» **WRITTEN TASK**: Print out the entries below with no edits.

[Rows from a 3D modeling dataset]
= = =

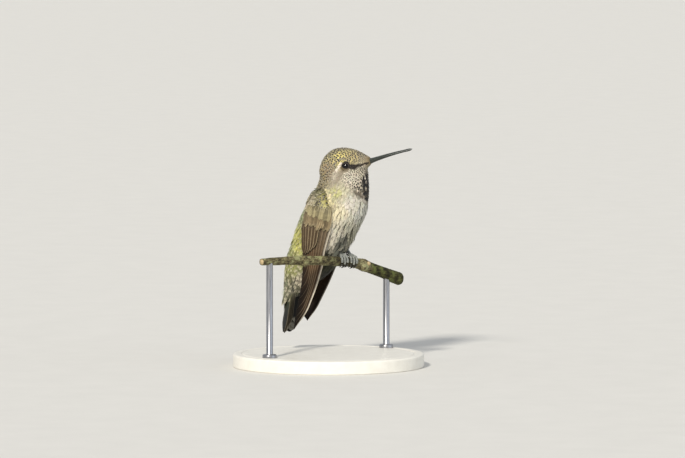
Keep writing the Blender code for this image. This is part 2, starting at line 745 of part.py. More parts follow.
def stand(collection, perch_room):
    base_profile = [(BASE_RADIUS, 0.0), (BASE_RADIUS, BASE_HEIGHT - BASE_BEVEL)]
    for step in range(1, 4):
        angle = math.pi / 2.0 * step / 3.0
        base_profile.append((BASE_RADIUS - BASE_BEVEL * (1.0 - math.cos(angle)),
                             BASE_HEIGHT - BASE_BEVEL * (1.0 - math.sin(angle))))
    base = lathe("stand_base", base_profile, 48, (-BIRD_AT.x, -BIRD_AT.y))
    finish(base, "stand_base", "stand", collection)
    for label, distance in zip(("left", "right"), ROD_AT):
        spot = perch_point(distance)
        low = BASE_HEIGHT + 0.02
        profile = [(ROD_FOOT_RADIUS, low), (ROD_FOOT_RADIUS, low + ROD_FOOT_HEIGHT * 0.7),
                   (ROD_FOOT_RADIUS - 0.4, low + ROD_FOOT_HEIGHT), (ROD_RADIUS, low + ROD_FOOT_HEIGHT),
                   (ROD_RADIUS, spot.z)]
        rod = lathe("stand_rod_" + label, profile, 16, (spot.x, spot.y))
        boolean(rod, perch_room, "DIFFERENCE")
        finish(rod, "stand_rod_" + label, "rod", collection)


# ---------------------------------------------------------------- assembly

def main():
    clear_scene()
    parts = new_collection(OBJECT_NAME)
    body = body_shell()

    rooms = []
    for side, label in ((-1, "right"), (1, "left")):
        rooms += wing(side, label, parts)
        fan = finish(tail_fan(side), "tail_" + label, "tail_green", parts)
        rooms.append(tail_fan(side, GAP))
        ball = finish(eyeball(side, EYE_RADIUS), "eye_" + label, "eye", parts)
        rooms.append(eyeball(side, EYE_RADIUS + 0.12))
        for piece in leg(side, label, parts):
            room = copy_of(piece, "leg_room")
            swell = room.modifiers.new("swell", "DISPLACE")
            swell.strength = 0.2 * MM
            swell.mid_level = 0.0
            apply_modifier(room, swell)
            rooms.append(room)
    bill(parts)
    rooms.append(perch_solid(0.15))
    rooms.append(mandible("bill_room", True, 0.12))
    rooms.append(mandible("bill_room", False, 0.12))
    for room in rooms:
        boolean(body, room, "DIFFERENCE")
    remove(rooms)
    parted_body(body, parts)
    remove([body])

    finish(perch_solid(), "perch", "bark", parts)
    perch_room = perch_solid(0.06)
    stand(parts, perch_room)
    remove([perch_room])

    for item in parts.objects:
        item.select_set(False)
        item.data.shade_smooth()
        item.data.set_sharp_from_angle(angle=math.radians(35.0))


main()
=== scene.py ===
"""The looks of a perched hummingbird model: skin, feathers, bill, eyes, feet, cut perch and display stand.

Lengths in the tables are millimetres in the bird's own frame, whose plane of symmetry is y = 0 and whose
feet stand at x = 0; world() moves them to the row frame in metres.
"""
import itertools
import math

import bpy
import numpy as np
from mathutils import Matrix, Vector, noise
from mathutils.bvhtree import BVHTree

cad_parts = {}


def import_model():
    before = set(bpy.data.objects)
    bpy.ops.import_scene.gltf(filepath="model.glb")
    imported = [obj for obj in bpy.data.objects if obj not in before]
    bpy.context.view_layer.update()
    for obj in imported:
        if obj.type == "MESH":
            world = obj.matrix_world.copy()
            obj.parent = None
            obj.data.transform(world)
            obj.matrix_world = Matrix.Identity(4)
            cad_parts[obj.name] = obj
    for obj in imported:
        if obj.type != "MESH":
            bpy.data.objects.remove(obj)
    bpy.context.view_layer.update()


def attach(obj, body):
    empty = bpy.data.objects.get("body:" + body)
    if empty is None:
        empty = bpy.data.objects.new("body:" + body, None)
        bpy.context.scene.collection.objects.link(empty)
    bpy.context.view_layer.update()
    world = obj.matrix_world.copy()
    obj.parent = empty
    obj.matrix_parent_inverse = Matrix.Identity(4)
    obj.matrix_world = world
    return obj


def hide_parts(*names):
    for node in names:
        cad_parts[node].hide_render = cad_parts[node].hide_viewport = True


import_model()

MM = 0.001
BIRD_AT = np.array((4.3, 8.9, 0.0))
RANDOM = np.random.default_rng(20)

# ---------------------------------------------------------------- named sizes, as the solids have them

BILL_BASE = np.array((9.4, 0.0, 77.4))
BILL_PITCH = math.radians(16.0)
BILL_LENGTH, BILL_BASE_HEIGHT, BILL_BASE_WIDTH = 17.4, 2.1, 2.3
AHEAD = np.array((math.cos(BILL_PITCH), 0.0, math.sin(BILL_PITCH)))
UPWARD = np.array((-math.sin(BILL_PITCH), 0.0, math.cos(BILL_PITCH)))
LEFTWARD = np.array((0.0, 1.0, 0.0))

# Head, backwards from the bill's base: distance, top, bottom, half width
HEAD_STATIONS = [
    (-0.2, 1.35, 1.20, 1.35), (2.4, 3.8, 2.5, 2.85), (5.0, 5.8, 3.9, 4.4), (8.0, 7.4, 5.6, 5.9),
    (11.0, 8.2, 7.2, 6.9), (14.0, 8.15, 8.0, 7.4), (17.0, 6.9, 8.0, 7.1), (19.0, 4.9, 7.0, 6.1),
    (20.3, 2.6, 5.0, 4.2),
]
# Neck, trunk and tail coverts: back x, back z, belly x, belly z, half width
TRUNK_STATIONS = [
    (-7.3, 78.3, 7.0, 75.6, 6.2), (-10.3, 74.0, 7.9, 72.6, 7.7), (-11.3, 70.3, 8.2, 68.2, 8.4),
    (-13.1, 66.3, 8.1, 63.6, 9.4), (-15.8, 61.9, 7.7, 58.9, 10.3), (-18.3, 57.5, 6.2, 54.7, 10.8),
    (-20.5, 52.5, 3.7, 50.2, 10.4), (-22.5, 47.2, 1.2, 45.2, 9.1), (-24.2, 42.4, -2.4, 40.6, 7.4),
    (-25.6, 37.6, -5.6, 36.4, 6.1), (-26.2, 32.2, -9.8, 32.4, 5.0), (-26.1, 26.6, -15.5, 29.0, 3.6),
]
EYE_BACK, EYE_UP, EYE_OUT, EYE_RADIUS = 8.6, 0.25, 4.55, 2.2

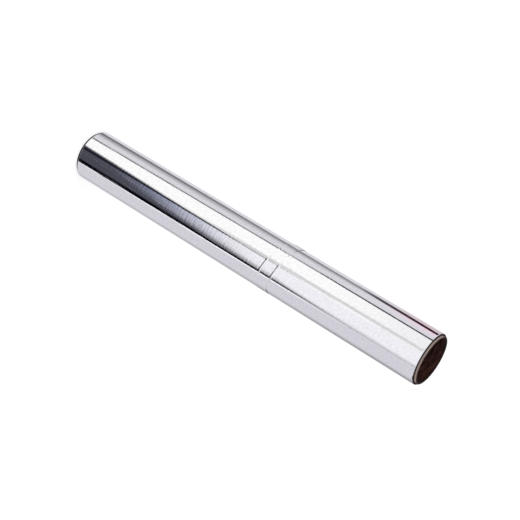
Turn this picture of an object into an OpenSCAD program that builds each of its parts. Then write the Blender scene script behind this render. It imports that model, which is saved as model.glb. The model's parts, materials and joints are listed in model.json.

= = =

» **THE OUTPUT**:
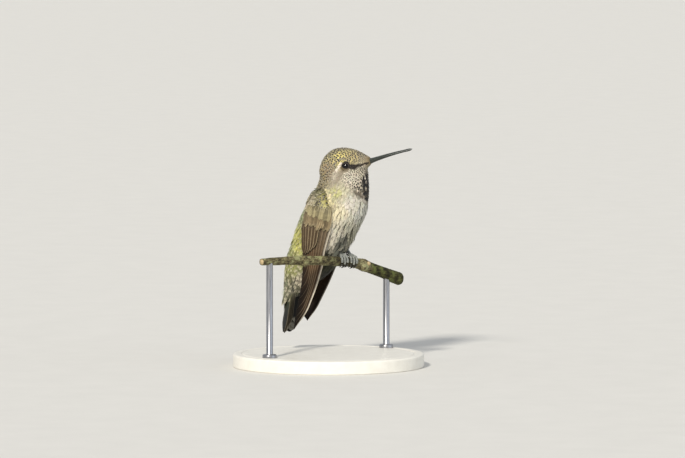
Keep writing the Blender code for this image. This is part 2, starting at line 745 of part.py. More parts follow.
def stand(collection, perch_room):
    base_profile = [(BASE_RADIUS, 0.0), (BASE_RADIUS, BASE_HEIGHT - BASE_BEVEL)]
    for step in range(1, 4):
        angle = math.pi / 2.0 * step / 3.0
        base_profile.append((BASE_RADIUS - BASE_BEVEL * (1.0 - math.cos(angle)),
                             BASE_HEIGHT - BASE_BEVEL * (1.0 - math.sin(angle))))
    base = lathe("stand_base", base_profile, 48, (-BIRD_AT.x, -BIRD_AT.y))
    finish(base, "stand_base", "stand", collection)
    for label, distance in zip(("left", "right"), ROD_AT):
        spot = perch_point(distance)
        low = BASE_HEIGHT + 0.02
        profile = [(ROD_FOOT_RADIUS, low), (ROD_FOOT_RADIUS, low + ROD_FOOT_HEIGHT * 0.7),
                   (ROD_FOOT_RADIUS - 0.4, low + ROD_FOOT_HEIGHT), (ROD_RADIUS, low + ROD_FOOT_HEIGHT),
                   (ROD_RADIUS, spot.z)]
        rod = lathe("stand_rod_" + label, profile, 16, (spot.x, spot.y))
        boolean(rod, perch_room, "DIFFERENCE")
        finish(rod, "stand_rod_" + label, "rod", collection)


# ---------------------------------------------------------------- assembly

def main():
    clear_scene()
    parts = new_collection(OBJECT_NAME)
    body = body_shell()

    rooms = []
    for side, label in ((-1, "right"), (1, "left")):
        rooms += wing(side, label, parts)
        fan = finish(tail_fan(side), "tail_" + label, "tail_green", parts)
        rooms.append(tail_fan(side, GAP))
        ball = finish(eyeball(side, EYE_RADIUS), "eye_" + label, "eye", parts)
        rooms.append(eyeball(side, EYE_RADIUS + 0.12))
        for piece in leg(side, label, parts):
            room = copy_of(piece, "leg_room")
            swell = room.modifiers.new("swell", "DISPLACE")
            swell.strength = 0.2 * MM
            swell.mid_level = 0.0
            apply_modifier(room, swell)
            rooms.append(room)
    bill(parts)
    rooms.append(perch_solid(0.15))
    rooms.append(mandible("bill_room", True, 0.12))
    rooms.append(mandible("bill_room", False, 0.12))
    for room in rooms:
        boolean(body, room, "DIFFERENCE")
    remove(rooms)
    parted_body(body, parts)
    remove([body])

    finish(perch_solid(), "perch", "bark", parts)
    perch_room = perch_solid(0.06)
    stand(parts, perch_room)
    remove([perch_room])

    for item in parts.objects:
        item.select_set(False)
        item.data.shade_smooth()
        item.data.set_sharp_from_angle(angle=math.radians(35.0))


main()
=== scene.py ===
"""The looks of a perched hummingbird model: skin, feathers, bill, eyes, feet, cut perch and display stand.

Lengths in the tables are millimetres in the bird's own frame, whose plane of symmetry is y = 0 and whose
feet stand at x = 0; world() moves them to the row frame in metres.
"""
import itertools
import math

import bpy
import numpy as np
from mathutils import Matrix, Vector, noise
from mathutils.bvhtree import BVHTree

cad_parts = {}


def import_model():
    before = set(bpy.data.objects)
    bpy.ops.import_scene.gltf(filepath="model.glb")
    imported = [obj for obj in bpy.data.objects if obj not in before]
    bpy.context.view_layer.update()
    for obj in imported:
        if obj.type == "MESH":
            world = obj.matrix_world.copy()
            obj.parent = None
            obj.data.transform(world)
            obj.matrix_world = Matrix.Identity(4)
            cad_parts[obj.name] = obj
    for obj in imported:
        if obj.type != "MESH":
            bpy.data.objects.remove(obj)
    bpy.context.view_layer.update()


def attach(obj, body):
    empty = bpy.data.objects.get("body:" + body)
    if empty is None:
        empty = bpy.data.objects.new("body:" + body, None)
        bpy.context.scene.collection.objects.link(empty)
    bpy.context.view_layer.update()
    world = obj.matrix_world.copy()
    obj.parent = empty
    obj.matrix_parent_inverse = Matrix.Identity(4)
    obj.matrix_world = world
    return obj


def hide_parts(*names):
    for node in names:
        cad_parts[node].hide_render = cad_parts[node].hide_viewport = True


import_model()

MM = 0.001
BIRD_AT = np.array((4.3, 8.9, 0.0))
RANDOM = np.random.default_rng(20)

# ---------------------------------------------------------------- named sizes, as the solids have them

BILL_BASE = np.array((9.4, 0.0, 77.4))
BILL_PITCH = math.radians(16.0)
BILL_LENGTH, BILL_BASE_HEIGHT, BILL_BASE_WIDTH = 17.4, 2.1, 2.3
AHEAD = np.array((math.cos(BILL_PITCH), 0.0, math.sin(BILL_PITCH)))
UPWARD = np.array((-math.sin(BILL_PITCH), 0.0, math.cos(BILL_PITCH)))
LEFTWARD = np.array((0.0, 1.0, 0.0))

# Head, backwards from the bill's base: distance, top, bottom, half width
HEAD_STATIONS = [
    (-0.2, 1.35, 1.20, 1.35), (2.4, 3.8, 2.5, 2.85), (5.0, 5.8, 3.9, 4.4), (8.0, 7.4, 5.6, 5.9),
    (11.0, 8.2, 7.2, 6.9), (14.0, 8.15, 8.0, 7.4), (17.0, 6.9, 8.0, 7.1), (19.0, 4.9, 7.0, 6.1),
    (20.3, 2.6, 5.0, 4.2),
]
# Neck, trunk and tail coverts: back x, back z, belly x, belly z, half width
TRUNK_STATIONS = [
    (-7.3, 78.3, 7.0, 75.6, 6.2), (-10.3, 74.0, 7.9, 72.6, 7.7), (-11.3, 70.3, 8.2, 68.2, 8.4),
    (-13.1, 66.3, 8.1, 63.6, 9.4), (-15.8, 61.9, 7.7, 58.9, 10.3), (-18.3, 57.5, 6.2, 54.7, 10.8),
    (-20.5, 52.5, 3.7, 50.2, 10.4), (-22.5, 47.2, 1.2, 45.2, 9.1), (-24.2, 42.4, -2.4, 40.6, 7.4),
    (-25.6, 37.6, -5.6, 36.4, 6.1), (-26.2, 32.2, -9.8, 32.4, 5.0), (-26.1, 26.6, -15.5, 29.0, 3.6),
]
EYE_BACK, EYE_UP, EYE_OUT, EYE_RADIUS = 8.6, 0.25, 4.55, 2.2

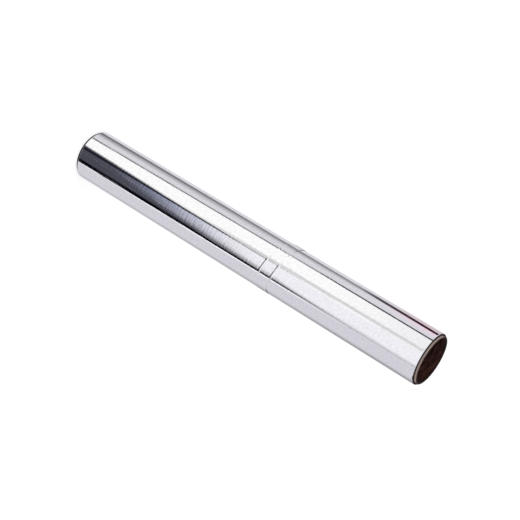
Turn this picture of an object into an OpenSCAD program that builds each of its parts. Then write the Blender scene script behind this render. It imports that model, which is saved as model.glb. The model's parts, materials and joints are listed in model.json.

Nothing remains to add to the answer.